Au-delà de ces interrogations, c’est notre monde qui s’interroge également sur l’escalade de la violence caractérisée ces jours par la montée du terrorisme international, lequel ne cesse de faire de victimes innocentes : Bataclan, Nice, Bruxelles, et récemment Londres et Stockholm en ont fait les frais. Les guerres et foyers de tension poussent de nombreuses populations vers un exode ; un bon nombre termine leur voyage au fond de la Méditerranée. Comme les contemporains de Jésus, notre indifférence face au pauvre qui croupit dans la misère, la violence ou l’injustice subie par tout homme dans le monde,   réactualise la passion de Jésus.

Force est pourtant de constater que l’attitude de Jésus face à sa propre souffrance, est suffisamment édifiante pour chacun de nous et pour le monde dans son ensemble. Pierre, tout fougueux, défend son maître. Il tire son épée et frappe le serviteur du grand prêtre en lui tranchant l’oreille. Jésus lui intime l’ordre de la ranger  car « tous ceux qui prennent l’épée périront par l’épée. » Ensuite, il prend soin de guérir ce serviteur violenté. En clair, il refuse d’opposer la violence à la violence, laquelle à son tour n’enfanterait que de la violence, et développerait le cercle infernal de la haine et de la méchanceté. Nous savons aussi qu’il ne tiendra pas rigueur à ses apôtres qui aggraveront sa solitude en l’abandonnant à son triste sort. Au pied de sa croix il n’y eut que les femmes et un étranger (un païen) – le centurion – pour reconnaître sa divinité. Il aurait pu demander une armée des anges à son Père pour le défendre mais il ne le fit pas. Bien au contraire Il semble même abandonné par son Père. « Mon Dieu, mon Dieu, pourquoi m’as-tu abandonné ». C’est un message fort à notre monde qui s’arme de plus en plus comme s’il préparait une troisième guerre mondiale.

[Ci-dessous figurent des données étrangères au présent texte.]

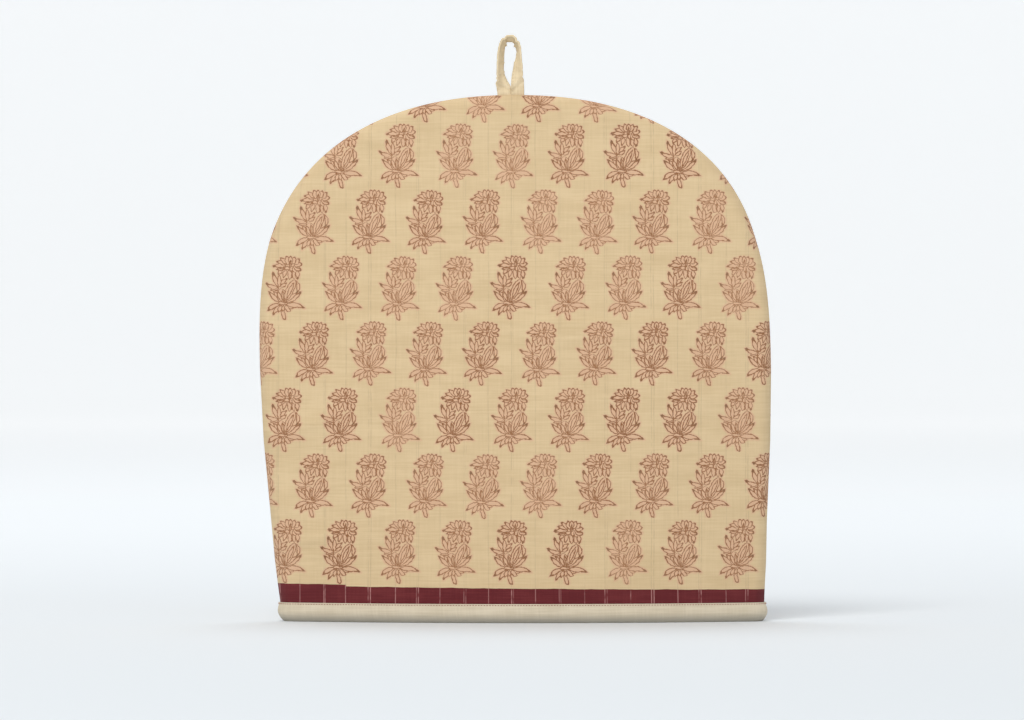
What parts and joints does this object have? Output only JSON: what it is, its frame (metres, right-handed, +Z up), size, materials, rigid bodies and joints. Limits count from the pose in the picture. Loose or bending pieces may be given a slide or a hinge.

La mort du Christ, qui de toute évidence est le sommet de sa souffrance, annonce aussi la défaite de la mort. Quand il meurt, au même instant le centurion s’exclame : “vraiment cet homme est le Fils de Dieu”. Le rideau du Sanctuaire se déchire en deux, l’accès au Saint des Saints, résidence de Dieu, s’ouvre à toutes les nations, l’humanité entre dans la maison de Dieu. La terre trembla, les rochers se fendirent, les corps de nombreux saints ressuscitèrent après la résurrection de Jésus, signe que la mort n’eut pas le dernier mot. La main de Dieu, à travers celle du Christ, continue de rompre le pain, de relever les malades, de garder ceux qui en elle, se réfugient. « Mes brebis ne périront jamais, et personne ne les ravira de ma main. » (Jn. 10,28) En réalité la passion du Christ marque la fin d’une ère et le début d’une nouvelle : celle du triomphe de l’amour de Dieu qui aime, pardonne et protège. Osons nous réfugier entre ses mains afin qu’il nous transfigure, et nous donne de toucher de nos doigts parfois incrédules, la pâte humaine marquée par les stigmates de sa passion.